Processing Flows¶

This diagram depicts the “happy-path” flow through the HRI for a single batch.

core-architecture

Steps¶

The Data Integrator creates a new batch.
The Management API writes a batch notification message to the associated notification topic.
The Data Consumer receives the batch notification message.
Data Integrator writes the data to the correct Kafka *.in topic.
The Data Consumer may now begin reading the data from the Kafka topic but can choose to wait until step 8 to begin reading the data.
The Data Integrator completes writing all data contained in this batch, and it then signals to the Management API that it completed sending the data for the batch.
The Management API writes a batch notification message to the associated notification topic.
The Data Consumer receives the batch notification message.

Alternate Flows¶

Batch Termination¶

If the Data Integrator encounters an error after creating a batch in step 2, they may send a request to the Management API to terminate the batch.
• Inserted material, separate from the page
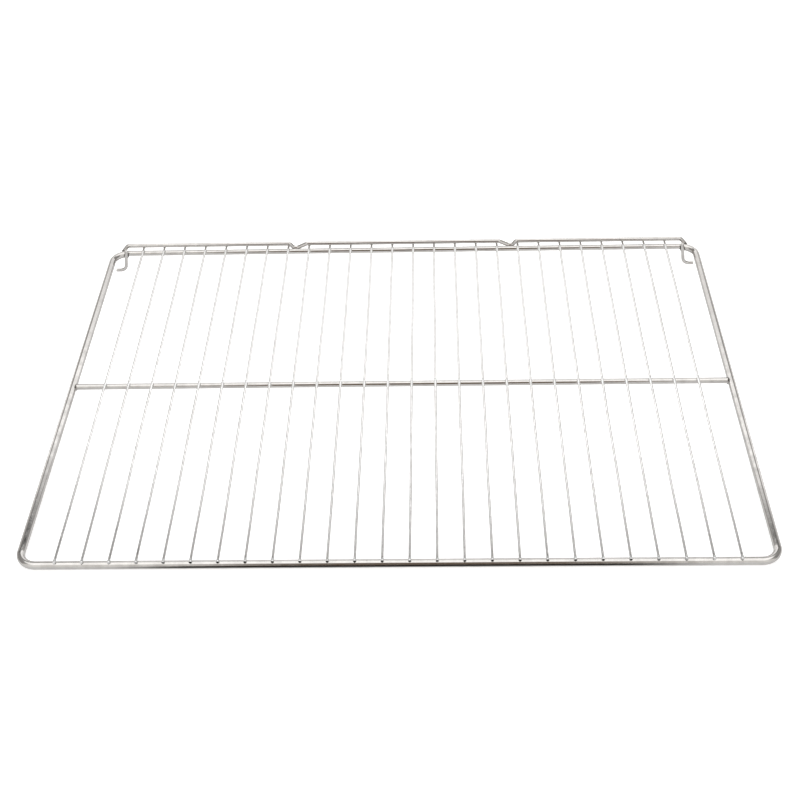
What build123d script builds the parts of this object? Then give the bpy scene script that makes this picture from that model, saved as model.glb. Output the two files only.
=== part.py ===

The Management API will then write a batch notification message to the associated notification topic, and the Consumer will receive it.

Interleaved Batches¶

The HRI does not prevent the Data Integrator from writing multiples batches into the same topic at the same time. Every record will have a header value that specifies the “batchId”, which is returned from the Management API (see api-spec/management-api/management.yml), so the Consumer can distinguish each one.

In practice, the Data Integrator may only write one batch at a time. As necessary, additional input topics can be created to prevent the interleaving of batches or data types. However, please note that, in general, Kafka performs better with a small number of large topics.